Que les Frères musulmans soient plus nombreux que les salafistes me parait plutôt préférable. N’oublions pas que, si les salafistes ont fait une percée à laquelle on ne s’attendait pas, ils n’ont malgré tout pas remporté les élections.

On trouve enfin au sein de cette commission, une toute petite minorité de six femmes et six chrétiens. Auront-ils, malgré leur faible nombre, les moyens d’influer sur la future Constitution ?

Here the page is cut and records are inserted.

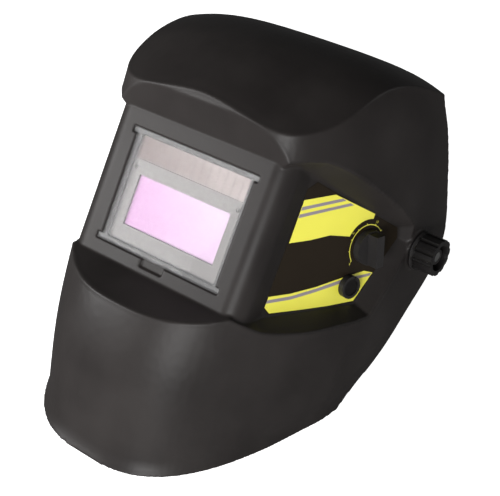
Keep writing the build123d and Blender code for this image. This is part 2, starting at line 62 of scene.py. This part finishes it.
# ---------------------------------------------------------------- materials
class Graph:
    """A short way to write a node material."""

    def __init__(self, name):
        self.mat = bpy.data.materials.new(name)
        self.mat.use_nodes = True
        self.nodes = self.mat.node_tree.nodes
        self.links = self.mat.node_tree.links
        self.shader = self.nodes["Principled BSDF"]
        self.coords = self.add("ShaderNodeTexCoord").outputs["Object"]

    def add(self, kind, inputs=None, **options):
        node = self.nodes.new(kind)
        for key, value in options.items():
            setattr(node, key, value)
        for key, value in (inputs or {}).items():
            if isinstance(value, bpy.types.NodeSocket):
                self.links.new(value, node.inputs[key])
            else:
                node.inputs[key].default_value = value
        return node

    def noise(self, scale, detail=3.0, vector=None):
        put = {"Scale": scale, "Detail": detail, "Vector": vector or self.coords}
        return self.add("ShaderNodeTexNoise", put).outputs["Fac"]

    def ramp(self, value, low, high, a, b):
        put = {"Value": value, "From Min": low, "From Max": high, "To Min": a, "To Max": b}
        return self.add("ShaderNodeMapRange", put).outputs["Result"]

    def mix(self, factor, a, b):
        node = self.add("ShaderNodeMix", {"Factor": factor}, data_type="RGBA")
        for socket, value in ((node.inputs[6], a), (node.inputs[7], b)):
            if isinstance(value, bpy.types.NodeSocket):
                self.links.new(value, socket)
            else:
                socket.default_value = (*value, 1)
        return node.outputs[2]

    def math(self, operation, a, b=0.0):
        node = self.add("ShaderNodeMath", operation=operation)
        for socket, value in ((node.inputs[0], a), (node.inputs[1], b)):
            if isinstance(value, bpy.types.NodeSocket):
                self.links.new(value, socket)
            else:
                socket.default_value = value
        return node.outputs[0]

    def set(self, **values):
        for key, value in values.items():
            socket = self.shader.inputs[key.replace("_", " ")]
            if isinstance(value, bpy.types.NodeSocket):
                self.links.new(value, socket)
            else:
                socket.default_value = value

    def bump(self, height, strength, distance):
        put = {"Height": height, "Strength": strength, "Distance": distance}
        self.set(Normal=self.add("ShaderNodeBump", put).outputs["Normal"])


WEAR_LOW, WEAR_HIGH = 0.53, 0.60            # pointiness where wear starts and is full


def moulded(name, dark, pale, rough, grain=2600.0, strength=0.12, level=0.5):
    """Moulded plastic: fine grain, a faint cloudy tone and paler worn edges."""
    g = Graph(name)
    cloud = g.noise(18.0, 4.0)
    edge = g.add("ShaderNodeNewGeometry").outputs["Pointiness"]
    worn = g.ramp(edge, WEAR_LOW, WEAR_HIGH, 0.0, 0.5)
    base = g.mix(g.ramp(cloud, 0.3, 0.7, 0.0, 1.0), dark, pale)
    g.set(Base_Color=g.mix(worn, base, tuple(min(1, c * 1.7 + 0.01) for c in pale)))
    fine = g.noise(grain, 2.0)
    g.set(Roughness=g.ramp(g.math("ADD", cloud, fine), 0.7, 1.3, rough - 0.05, rough + 0.06))
    g.set(Specular_IOR_Level=level)
    g.bump(fine, strength, 0.0002)
    return g.mat


def metal(name, tone, rough):
    """Plated steel with fine turning marks."""
    g = Graph(name)
    stretched = g.add("ShaderNodeMapping", {"Vector": g.coords, "Scale": (400, 60, 400)}).outputs[0]
    marks = g.noise(5.0, 4.0, stretched)
    g.set(Base_Color=g.mix(marks, tuple(c * 0.7 for c in tone), tone), Metallic=1.0)
    g.set(Roughness=g.ramp(marks, 0.3, 0.7, rough, rough + 0.15))
    g.bump(marks, 0.1, 0.0002)
    return g.mat


def glass(name, tint, rough=0.03, alpha=1.0, transmission=1.0, level=0.5):
    """Clear sheet with faint smears in its gloss."""
    g = Graph(name)
    smear = g.noise(35.0, 3.0)
    g.set(Base_Color=g.mix(smear, tint, tuple(min(1, c * 1.04) for c in tint)))
    g.set(Roughness=g.ramp(smear, 0.3, 0.8, rough, rough + 0.05))
    g.set(Transmission_Weight=transmission, Alpha=alpha, IOR=1.45, Specular_IOR_Level=level)
    return g.mat


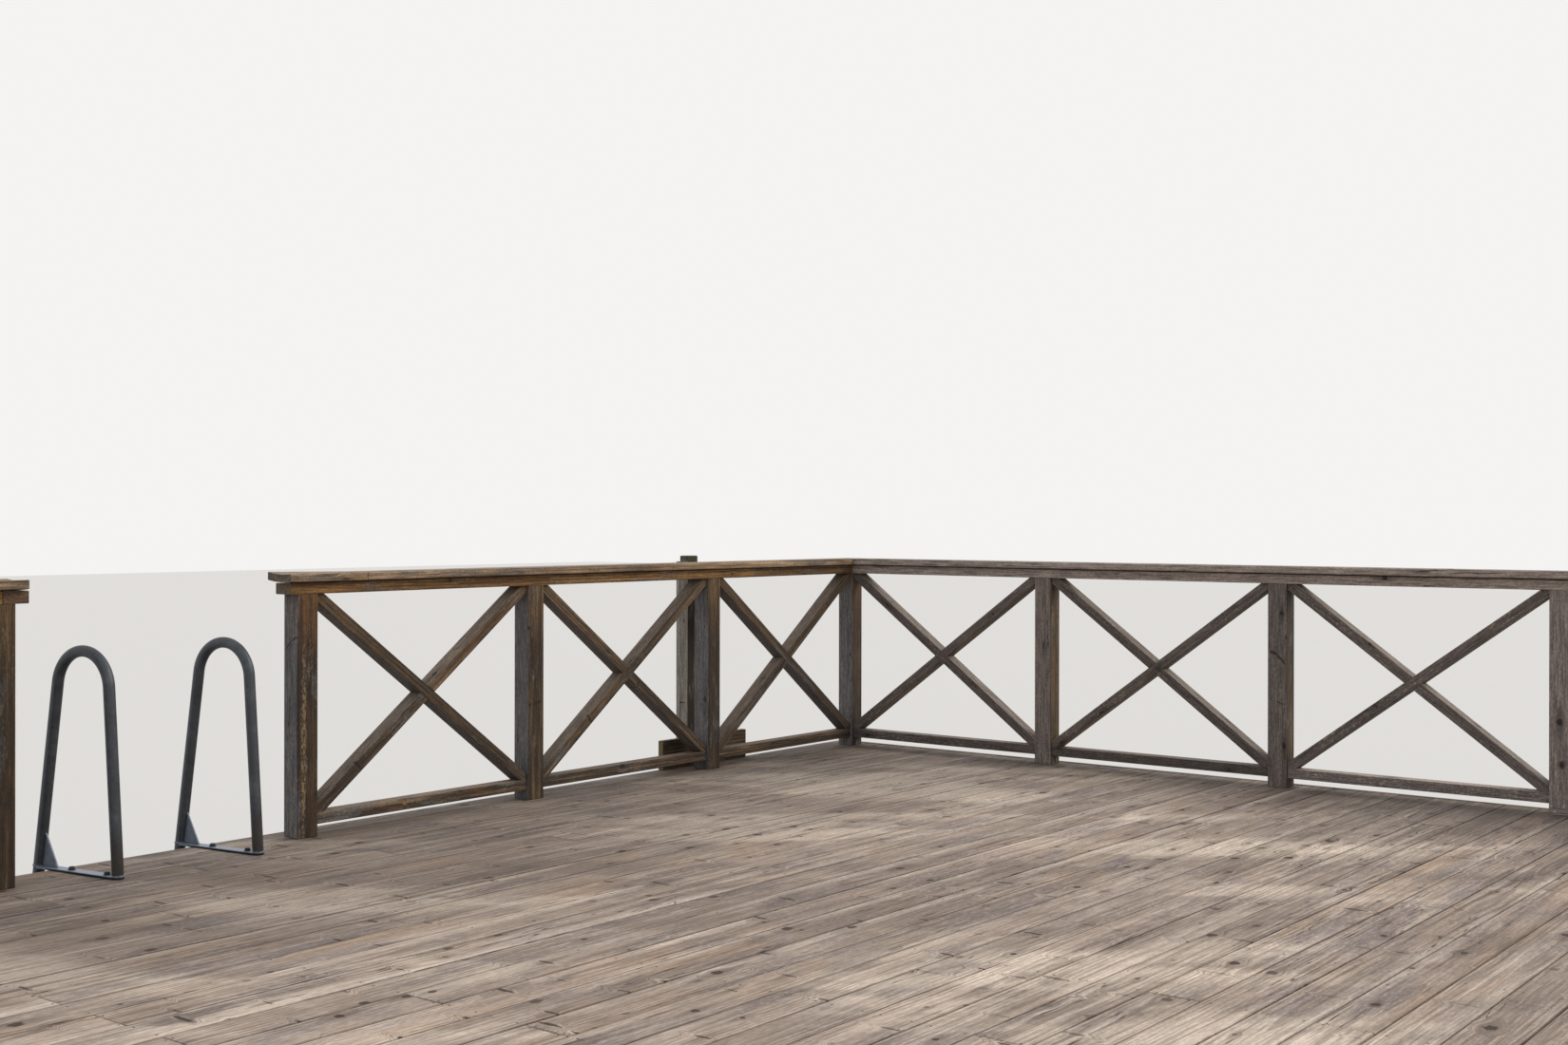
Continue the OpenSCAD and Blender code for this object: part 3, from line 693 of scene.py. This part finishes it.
def addTimber(heap, start, end, up, width, height, shape, cuts=()):
    # one length of timber from start to end; each cut is a plane (point, outward normal)
    chance = heap["random"]
    start = np.array(start, float)
    along = np.array(end, float) - start
    length = float(np.linalg.norm(along))
    along /= length
    up = np.array(up, float)
    side = np.cross(up, along)
    bow = shape.get("bow", 0) * mm
    loop = roundedSection(width - 2 * bow, height, shape["round"] * mm, shape.get("flatCuts", 0))
    bevel = shape["bevel"] * mm
    steps = max(1, round(length / (shape["step"] * mm)))
    between = [bevel + (length - 2 * bevel) * i / steps for i in range(1, steps)]
    stations = [0, bevel] + between + [length - bevel, length]
    # the pith lies off the section, so many mm to either side, and from so far below to so far
    pithAside, pithLow, pithHigh = shape["pith"]
    shift = np.array([chance.uniform(0, 90), chance.uniform(-pithAside, pithAside) * mm,
                      chance.uniform(pithLow, pithHigh) * mm])
    drawnTone = chance.random()
    tone = shape.get("tone", drawnTone)
    cup = chance.uniform(-1, 1) * shape.get("cup", 0) * mm
    sink = chance.random() * shape.get("sink", 0) * mm
    waves = [(chance.uniform(0.5, 1), chance.uniform(0, 6.3)) for _ in range(2)]
    rings, across = [], []
    half = np.array([width, height]) / 2
    for i, u in enumerate(stations):
        ring = loop.copy()
        if i in (0, len(stations) - 1):
            ring *= (half - bevel) / half
        top = ring[:, 1] > 0
        bowl = (2 * ring[:, 0] / width) ** 2
        ring[top, 1] -= (cup * (1 - bowl[top]) if cup > 0 else -cup * bowl[top]) + sink
        ring[:, 1] -= shape.get("dish", 0) * mm * (1 - bowl)
        ring[:, 1] += shape.get("lift", 0) * mm * (1 - u / length) * (0.5 + ring[:, 0] / width)
        across.append(ring[:, 0] / (width / 2 - bow))
        ring[:, 0] += bow * sum(math.sin(u * pace * 2.2 + phase) for pace, phase in waves) / 2
        rings.append(start + u * along + ring[:, :1] * side + ring[:, 1:] * up)
    points = np.concatenate(rings)
    faces = wrap(len(loop), len(stations))
    ends = np.zeros(len(points))
    ends[:len(loop)] = 1
    ends[-len(loop):] = 1
    across = np.concatenate(across)
    if cuts:
        points, faces, ends = cutByPlanes(points, faces, cuts)
        across = np.zeros(len(points))
    rest = points - start
    local = np.stack([rest @ along, rest @ side, rest @ up], 1)
    skin = unroll(local[:, 1], local[:, 2], width, height)
    skin[:, 0] += chance.uniform(0, 9)
    addShape(heap, points, faces, grain=local + shift, skin=skin, tone=np.full(len(points), tone),
             endFace=ends, across=across)
    return cup, sink


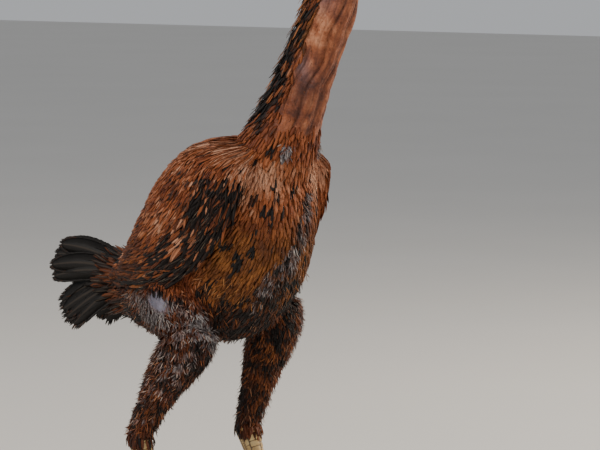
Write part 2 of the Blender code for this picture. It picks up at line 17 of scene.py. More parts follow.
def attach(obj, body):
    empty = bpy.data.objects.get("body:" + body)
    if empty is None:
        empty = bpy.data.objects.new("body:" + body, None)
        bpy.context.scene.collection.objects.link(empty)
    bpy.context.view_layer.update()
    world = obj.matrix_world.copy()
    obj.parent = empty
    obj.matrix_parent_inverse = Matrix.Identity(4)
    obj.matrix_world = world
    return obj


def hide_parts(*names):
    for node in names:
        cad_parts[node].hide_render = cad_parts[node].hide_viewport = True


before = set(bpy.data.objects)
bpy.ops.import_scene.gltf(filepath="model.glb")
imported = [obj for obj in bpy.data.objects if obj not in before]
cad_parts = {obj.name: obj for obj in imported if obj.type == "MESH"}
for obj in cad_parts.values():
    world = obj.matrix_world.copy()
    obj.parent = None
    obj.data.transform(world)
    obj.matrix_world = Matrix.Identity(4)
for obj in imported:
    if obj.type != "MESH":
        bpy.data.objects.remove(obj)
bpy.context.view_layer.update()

CENTRE_X = 0.0045
SIDES = {"right": -1, "left": 1}
RANDOM = np.random.default_rng(11)
LEFT = np.array((0.0, 1.0, 0.0))

# x, y, z, half width, half size behind, half size in front
TORSO = [
    (0.066, 0, 0.424, 0.028, 0.020, 0.014),
    (0.060, 0, 0.410, 0.054, 0.040, 0.029),
    (0.050, 0, 0.385, 0.069, 0.055, 0.050),
    (0.032, 0, 0.355, 0.078, 0.073, 0.074),
    (0.008, 0, 0.325, 0.081, 0.083, 0.092),
    (-0.022, 0, 0.298, 0.076, 0.081, 0.095),
    (-0.055, 0, 0.278, 0.066, 0.071, 0.075),
    (-0.088, 0, 0.267, 0.053, 0.054, 0.056),
    (-0.116, 0, 0.267, 0.038, 0.034, 0.040),
    (-0.134, 0, 0.270, 0.019, 0.017, 0.022),
]
NECK = [
    (0.1515, 0, 0.607, 0.0165, 0.0175, 0.0195),
    (0.1460, 0, 0.591, 0.0195, 0.0215, 0.0240),
    (0.1370, 0, 0.573, 0.0228, 0.0252, 0.0282),
    (0.1250, 0, 0.547, 0.0245, 0.0270, 0.0295),
    (0.1120, 0, 0.517, 0.0255, 0.0280, 0.0295),
    (0.0980, 0, 0.485, 0.0275, 0.0310, 0.0310),
    (0.0840, 0, 0.452, 0.0320, 0.0350, 0.0335),
    (0.0690, 0, 0.420, 0.0410, 0.0420, 0.0370),
    (0.0540, 0, 0.392, 0.0480, 0.0460, 0.0400),
]

EYE_X, EYE_Z = 0.1680, 0.6200
EYE_SIDE = 0.0114
EYE_RADIUS = 0.0066
HEAD = 1.14

# forward, up, half width, half height above, half height below, before the head's scale
SKULL = [
    (0.0225, -0.0018, 0.0070, 0.0085, 0.0090),
    (0.0150, -0.0008, 0.0110, 0.0128, 0.0138),
    (0.0050, 0.0000, 0.0142, 0.0160, 0.0165),
    (-0.0070, 0.0000, 0.0160, 0.0175, 0.0190),
    (-0.0180, -0.0010, 0.0155, 0.0160, 0.0200),
    (-0.0270, -0.0030, 0.0125, 0.0115, 0.0175),
    (-0.0320, -0.0050, 0.0065, 0.0055, 0.0100),
]
BEAK_UPPER = [
    (0.0372, -0.0092, 0.0011, 0.0010, 0.0011),
    (0.0352, -0.0054, 0.0030, 0.0032, 0.0028),
    (0.0310, -0.0032, 0.0048, 0.0056, 0.0032),
    (0.0255, -0.0018, 0.0062, 0.0074, 0.0034),
    (0.0185, -0.0010, 0.0074, 0.0088, 0.0036),
]
BEAK_LOWER = [
    (0.0332, -0.0082, 0.0016, 0.0010, 0.0010),
    (0.0300, -0.0080, 0.0036, 0.0024, 0.0024),
    (0.0250, -0.0078, 0.0050, 0.0030, 0.0034),
    (0.0185, -0.0078, 0.0062, 0.0034, 0.0044),
]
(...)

Ils ne sont pas assez, c’est certain. Dans tous les cas, pour des raisons pragmatiques, les Frères musulmans devront prendre en considération les revendications des femmes et des minorités au sein du pays. En matière de droit de ces minorités et de femmes, ils ont tout intérêt à ne pas adopter de posture trop radicale, comme le font les salafistes.

Même s’ils ne sont pas nombreux, il est important d’avoir quelques représentants des femmes et des coptes au sein de cette assemblée. Ils pourront faire valoir leurs points de vue et mobiliser l’opinion. En tout état de cause, la politique de la chaise vide n’est certainement pas la bonne.

A l’heure actuelle, les Egyptiens ne peuvent plus se permettre le luxe de parlementer pendant des mois. L’économie dégringole. Il faut que ce pays soit conduit. Les Frères ont remporté les élections, c’est donc à eux de prendre les commandes et de montrer ce dont ils sont capables. Il sera toujours temps de faire le bilan ensuite.